[Records from a data collection]

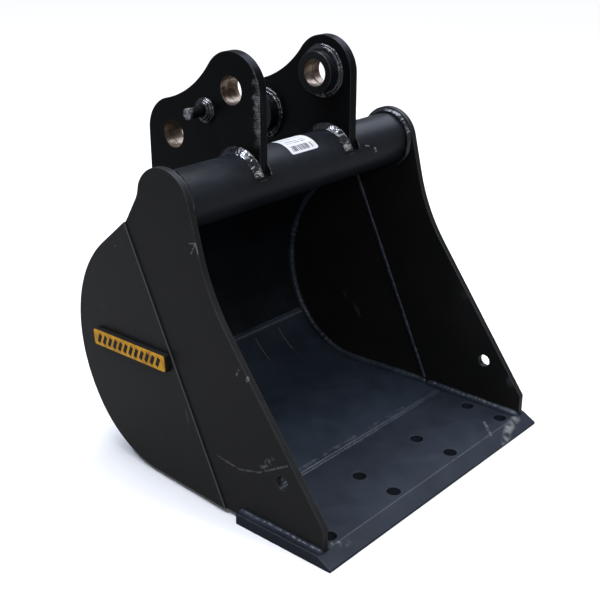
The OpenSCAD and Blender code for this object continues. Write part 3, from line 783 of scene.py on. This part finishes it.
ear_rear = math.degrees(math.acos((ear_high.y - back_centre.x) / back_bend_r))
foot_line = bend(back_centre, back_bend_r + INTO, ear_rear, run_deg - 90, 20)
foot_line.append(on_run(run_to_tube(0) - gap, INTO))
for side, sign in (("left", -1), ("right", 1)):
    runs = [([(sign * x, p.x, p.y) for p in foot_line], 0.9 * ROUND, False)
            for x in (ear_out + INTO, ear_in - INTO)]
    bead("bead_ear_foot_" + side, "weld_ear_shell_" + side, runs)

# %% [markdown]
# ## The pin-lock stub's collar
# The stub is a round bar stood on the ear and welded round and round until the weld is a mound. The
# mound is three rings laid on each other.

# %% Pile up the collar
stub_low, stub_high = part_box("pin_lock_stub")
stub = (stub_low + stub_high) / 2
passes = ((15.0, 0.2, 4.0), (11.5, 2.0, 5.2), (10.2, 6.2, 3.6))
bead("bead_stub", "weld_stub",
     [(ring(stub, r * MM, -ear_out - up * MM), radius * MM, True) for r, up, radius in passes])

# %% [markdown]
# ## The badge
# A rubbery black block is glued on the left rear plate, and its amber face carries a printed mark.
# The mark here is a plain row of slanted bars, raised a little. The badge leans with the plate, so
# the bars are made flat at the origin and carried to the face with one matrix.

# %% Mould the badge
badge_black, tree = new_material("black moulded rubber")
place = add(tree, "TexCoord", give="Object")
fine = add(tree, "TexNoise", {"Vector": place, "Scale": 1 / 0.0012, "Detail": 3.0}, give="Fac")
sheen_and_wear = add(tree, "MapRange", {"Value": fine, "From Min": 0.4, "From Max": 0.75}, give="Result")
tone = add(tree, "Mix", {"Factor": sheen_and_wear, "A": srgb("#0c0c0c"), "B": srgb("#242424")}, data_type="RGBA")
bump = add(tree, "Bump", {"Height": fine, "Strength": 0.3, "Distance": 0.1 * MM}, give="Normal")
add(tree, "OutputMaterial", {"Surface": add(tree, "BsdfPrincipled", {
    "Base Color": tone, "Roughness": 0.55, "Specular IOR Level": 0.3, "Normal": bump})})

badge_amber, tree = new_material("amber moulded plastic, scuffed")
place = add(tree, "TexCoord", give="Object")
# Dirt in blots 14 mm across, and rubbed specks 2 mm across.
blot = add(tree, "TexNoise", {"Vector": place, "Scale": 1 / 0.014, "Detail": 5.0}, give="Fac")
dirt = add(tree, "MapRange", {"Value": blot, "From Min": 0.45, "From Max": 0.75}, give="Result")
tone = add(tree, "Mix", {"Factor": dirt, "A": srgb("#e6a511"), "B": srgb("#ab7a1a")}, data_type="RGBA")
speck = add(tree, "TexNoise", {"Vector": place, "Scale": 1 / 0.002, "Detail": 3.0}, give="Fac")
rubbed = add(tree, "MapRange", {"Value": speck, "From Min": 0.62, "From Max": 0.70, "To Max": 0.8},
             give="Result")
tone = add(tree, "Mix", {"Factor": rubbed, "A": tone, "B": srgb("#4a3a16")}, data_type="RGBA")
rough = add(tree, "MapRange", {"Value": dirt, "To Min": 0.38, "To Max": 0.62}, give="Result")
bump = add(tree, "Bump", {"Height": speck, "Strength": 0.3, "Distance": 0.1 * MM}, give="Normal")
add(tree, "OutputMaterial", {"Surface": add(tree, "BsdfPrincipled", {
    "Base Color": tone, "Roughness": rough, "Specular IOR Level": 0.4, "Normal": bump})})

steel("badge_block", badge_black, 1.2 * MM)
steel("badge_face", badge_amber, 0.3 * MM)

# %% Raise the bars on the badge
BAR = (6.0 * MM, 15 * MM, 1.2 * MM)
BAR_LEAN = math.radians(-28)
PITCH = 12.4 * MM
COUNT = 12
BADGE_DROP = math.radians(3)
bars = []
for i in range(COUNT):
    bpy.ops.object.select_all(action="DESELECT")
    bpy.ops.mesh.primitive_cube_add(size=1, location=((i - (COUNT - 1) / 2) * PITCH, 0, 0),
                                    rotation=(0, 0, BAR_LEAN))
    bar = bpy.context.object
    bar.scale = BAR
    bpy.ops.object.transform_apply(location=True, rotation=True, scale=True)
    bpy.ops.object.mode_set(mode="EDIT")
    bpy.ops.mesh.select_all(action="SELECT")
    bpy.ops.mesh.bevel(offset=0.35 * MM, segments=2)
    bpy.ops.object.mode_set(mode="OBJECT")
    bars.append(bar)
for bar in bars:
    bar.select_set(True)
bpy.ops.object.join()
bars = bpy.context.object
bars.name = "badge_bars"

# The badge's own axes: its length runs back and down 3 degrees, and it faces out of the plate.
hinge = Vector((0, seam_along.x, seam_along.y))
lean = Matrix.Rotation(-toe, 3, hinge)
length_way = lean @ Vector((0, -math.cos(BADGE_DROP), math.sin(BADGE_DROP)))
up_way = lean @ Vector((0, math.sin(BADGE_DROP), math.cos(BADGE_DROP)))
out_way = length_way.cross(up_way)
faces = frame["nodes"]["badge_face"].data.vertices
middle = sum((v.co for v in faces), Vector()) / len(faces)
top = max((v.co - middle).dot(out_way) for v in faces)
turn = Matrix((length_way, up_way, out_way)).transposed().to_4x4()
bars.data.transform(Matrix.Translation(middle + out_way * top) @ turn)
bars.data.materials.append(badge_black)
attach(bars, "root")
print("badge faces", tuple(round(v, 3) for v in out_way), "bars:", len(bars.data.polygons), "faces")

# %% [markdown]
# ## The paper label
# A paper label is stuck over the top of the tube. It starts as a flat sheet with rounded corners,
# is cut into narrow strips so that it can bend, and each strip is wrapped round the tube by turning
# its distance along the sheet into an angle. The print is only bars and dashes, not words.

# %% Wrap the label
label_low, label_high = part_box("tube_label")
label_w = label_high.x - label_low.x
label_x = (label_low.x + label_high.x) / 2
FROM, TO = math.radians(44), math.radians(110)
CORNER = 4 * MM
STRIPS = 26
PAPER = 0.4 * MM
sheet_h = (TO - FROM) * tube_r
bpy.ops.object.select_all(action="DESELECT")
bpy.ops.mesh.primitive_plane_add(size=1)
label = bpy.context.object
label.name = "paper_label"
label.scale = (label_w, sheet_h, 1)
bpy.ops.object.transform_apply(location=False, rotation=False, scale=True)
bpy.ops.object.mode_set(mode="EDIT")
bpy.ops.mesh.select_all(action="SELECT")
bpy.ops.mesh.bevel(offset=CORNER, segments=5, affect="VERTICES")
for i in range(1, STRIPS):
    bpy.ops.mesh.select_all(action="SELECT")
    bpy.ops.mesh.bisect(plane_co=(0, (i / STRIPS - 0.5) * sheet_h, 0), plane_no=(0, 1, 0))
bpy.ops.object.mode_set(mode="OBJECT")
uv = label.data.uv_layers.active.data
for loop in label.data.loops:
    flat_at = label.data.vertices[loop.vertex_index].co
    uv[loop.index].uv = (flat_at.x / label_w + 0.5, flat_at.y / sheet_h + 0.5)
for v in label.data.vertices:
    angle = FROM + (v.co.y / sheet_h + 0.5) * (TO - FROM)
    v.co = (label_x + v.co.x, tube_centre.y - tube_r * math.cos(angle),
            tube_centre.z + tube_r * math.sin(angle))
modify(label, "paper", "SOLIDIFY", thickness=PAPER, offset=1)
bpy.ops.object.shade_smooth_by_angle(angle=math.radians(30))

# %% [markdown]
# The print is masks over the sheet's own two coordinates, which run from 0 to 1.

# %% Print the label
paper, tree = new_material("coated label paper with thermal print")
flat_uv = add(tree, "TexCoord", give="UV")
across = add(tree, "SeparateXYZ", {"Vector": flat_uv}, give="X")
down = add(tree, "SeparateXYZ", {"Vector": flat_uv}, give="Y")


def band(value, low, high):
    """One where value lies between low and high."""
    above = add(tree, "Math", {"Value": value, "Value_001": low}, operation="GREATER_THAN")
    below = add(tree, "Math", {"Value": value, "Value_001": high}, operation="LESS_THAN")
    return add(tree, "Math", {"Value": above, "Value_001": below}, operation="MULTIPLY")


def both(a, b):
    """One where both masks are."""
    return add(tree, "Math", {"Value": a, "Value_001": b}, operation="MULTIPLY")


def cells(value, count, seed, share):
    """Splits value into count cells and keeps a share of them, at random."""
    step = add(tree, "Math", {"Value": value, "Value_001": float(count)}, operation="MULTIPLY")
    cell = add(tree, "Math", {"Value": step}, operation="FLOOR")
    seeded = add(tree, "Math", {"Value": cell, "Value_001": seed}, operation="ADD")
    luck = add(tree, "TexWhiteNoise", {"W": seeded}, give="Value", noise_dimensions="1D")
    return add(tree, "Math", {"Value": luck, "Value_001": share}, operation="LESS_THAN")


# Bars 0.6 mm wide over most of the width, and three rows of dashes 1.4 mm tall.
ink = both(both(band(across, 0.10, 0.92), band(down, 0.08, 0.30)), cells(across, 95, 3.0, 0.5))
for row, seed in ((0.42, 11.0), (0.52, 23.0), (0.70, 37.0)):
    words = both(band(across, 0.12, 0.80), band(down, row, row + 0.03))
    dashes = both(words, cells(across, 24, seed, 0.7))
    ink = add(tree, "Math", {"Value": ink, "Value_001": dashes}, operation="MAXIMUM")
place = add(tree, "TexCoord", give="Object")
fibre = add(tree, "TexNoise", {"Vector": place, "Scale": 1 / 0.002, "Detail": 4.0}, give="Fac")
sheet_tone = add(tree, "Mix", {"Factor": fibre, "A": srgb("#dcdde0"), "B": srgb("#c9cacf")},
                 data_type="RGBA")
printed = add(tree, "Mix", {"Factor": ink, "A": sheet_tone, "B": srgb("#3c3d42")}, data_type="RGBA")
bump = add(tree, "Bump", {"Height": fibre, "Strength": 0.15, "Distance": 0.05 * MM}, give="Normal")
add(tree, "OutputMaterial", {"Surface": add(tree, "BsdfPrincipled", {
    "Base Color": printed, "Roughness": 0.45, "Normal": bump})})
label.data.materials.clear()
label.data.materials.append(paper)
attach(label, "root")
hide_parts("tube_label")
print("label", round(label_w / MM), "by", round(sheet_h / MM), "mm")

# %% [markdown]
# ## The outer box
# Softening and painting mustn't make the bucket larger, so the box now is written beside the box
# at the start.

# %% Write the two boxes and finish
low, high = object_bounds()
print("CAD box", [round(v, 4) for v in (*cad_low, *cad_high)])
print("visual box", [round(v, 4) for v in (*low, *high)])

==

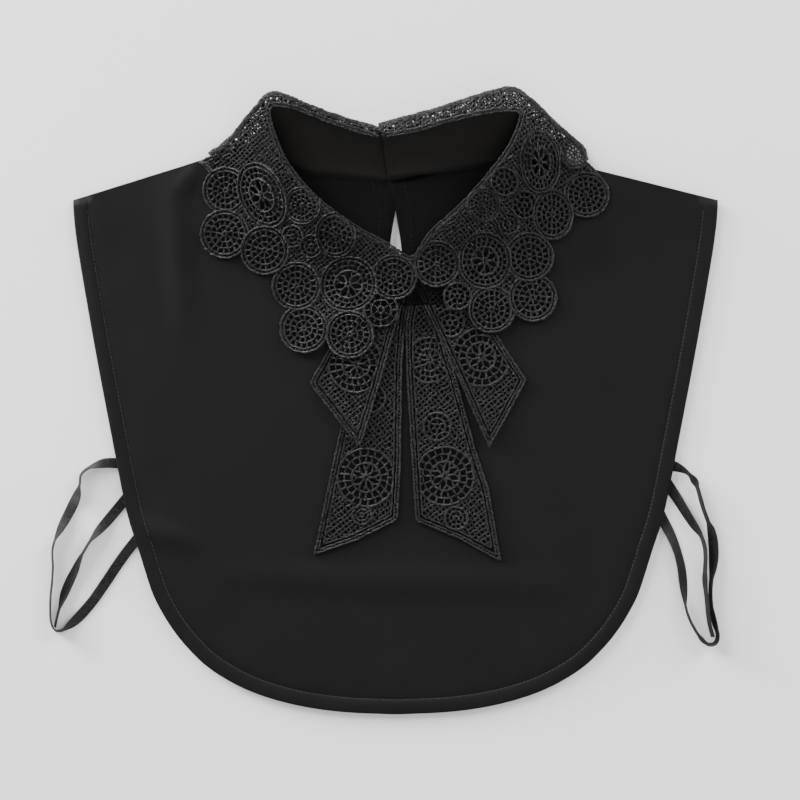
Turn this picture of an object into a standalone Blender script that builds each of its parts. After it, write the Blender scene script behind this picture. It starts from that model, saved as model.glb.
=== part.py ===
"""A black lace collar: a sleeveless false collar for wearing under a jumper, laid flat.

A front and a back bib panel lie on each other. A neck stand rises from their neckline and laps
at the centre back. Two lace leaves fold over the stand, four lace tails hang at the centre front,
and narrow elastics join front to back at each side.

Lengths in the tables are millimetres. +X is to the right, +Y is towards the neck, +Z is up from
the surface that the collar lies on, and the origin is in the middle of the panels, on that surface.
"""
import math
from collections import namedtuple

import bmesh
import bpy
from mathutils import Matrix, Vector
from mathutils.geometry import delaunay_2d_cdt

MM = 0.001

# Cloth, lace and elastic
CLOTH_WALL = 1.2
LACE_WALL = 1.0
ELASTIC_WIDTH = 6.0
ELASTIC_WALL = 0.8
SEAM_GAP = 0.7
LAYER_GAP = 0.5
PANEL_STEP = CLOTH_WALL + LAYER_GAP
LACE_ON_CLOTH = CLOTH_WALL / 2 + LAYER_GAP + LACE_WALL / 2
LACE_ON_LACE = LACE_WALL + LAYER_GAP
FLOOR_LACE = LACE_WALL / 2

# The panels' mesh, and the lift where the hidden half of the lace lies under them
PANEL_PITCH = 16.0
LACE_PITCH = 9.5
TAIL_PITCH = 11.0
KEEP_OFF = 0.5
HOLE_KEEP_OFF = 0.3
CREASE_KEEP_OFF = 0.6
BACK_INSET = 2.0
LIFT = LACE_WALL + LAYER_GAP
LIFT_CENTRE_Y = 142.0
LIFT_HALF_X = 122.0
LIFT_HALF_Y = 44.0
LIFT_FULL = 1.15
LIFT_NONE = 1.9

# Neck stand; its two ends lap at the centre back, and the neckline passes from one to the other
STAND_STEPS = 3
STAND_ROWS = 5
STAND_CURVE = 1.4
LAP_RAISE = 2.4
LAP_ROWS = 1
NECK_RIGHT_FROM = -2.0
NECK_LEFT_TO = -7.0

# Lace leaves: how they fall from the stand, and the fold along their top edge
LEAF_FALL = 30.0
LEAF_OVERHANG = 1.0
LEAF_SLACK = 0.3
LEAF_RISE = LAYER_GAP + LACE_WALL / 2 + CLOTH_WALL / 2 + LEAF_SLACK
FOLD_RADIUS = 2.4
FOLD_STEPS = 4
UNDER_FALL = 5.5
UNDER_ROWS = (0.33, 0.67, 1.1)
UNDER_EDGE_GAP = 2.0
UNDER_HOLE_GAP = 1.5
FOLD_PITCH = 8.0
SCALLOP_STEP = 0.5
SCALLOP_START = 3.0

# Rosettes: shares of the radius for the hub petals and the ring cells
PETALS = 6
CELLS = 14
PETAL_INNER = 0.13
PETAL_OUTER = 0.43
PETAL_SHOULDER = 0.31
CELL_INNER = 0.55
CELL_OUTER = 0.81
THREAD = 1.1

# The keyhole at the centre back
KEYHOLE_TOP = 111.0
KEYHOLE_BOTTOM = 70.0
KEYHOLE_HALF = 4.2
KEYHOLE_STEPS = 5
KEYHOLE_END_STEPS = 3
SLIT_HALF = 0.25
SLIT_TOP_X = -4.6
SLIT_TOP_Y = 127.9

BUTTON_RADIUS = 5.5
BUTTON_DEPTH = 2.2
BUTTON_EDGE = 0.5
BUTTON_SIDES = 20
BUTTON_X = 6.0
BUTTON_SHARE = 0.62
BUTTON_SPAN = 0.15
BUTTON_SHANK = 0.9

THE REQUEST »
Retype, in the same exact form, the lines of the material above from the line holding "The OpenSCAD and" through the line holding "[(ring(stub, r *".

ANSWER TO THIS TASK »
The OpenSCAD and Blender code for this object continues. Write part 3, from line 783 of scene.py on. This part finishes it.
ear_rear = math.degrees(math.acos((ear_high.y - back_centre.x) / back_bend_r))
foot_line = bend(back_centre, back_bend_r + INTO, ear_rear, run_deg - 90, 20)
foot_line.append(on_run(run_to_tube(0) - gap, INTO))
for side, sign in (("left", -1), ("right", 1)):
    runs = [([(sign * x, p.x, p.y) for p in foot_line], 0.9 * ROUND, False)
            for x in (ear_out + INTO, ear_in - INTO)]
    bead("bead_ear_foot_" + side, "weld_ear_shell_" + side, runs)

# %% [markdown]
# ## The pin-lock stub's collar
# The stub is a round bar stood on the ear and welded round and round until the weld is a mound. The
# mound is three rings laid on each other.

# %% Pile up the collar
stub_low, stub_high = part_box("pin_lock_stub")
stub = (stub_low + stub_high) / 2
passes = ((15.0, 0.2, 4.0), (11.5, 2.0, 5.2), (10.2, 6.2, 3.6))
bead("bead_stub", "weld_stub",
     [(ring(stub, r * MM, -ear_out - up * MM), radius * MM, True) for r, up, radius in passes])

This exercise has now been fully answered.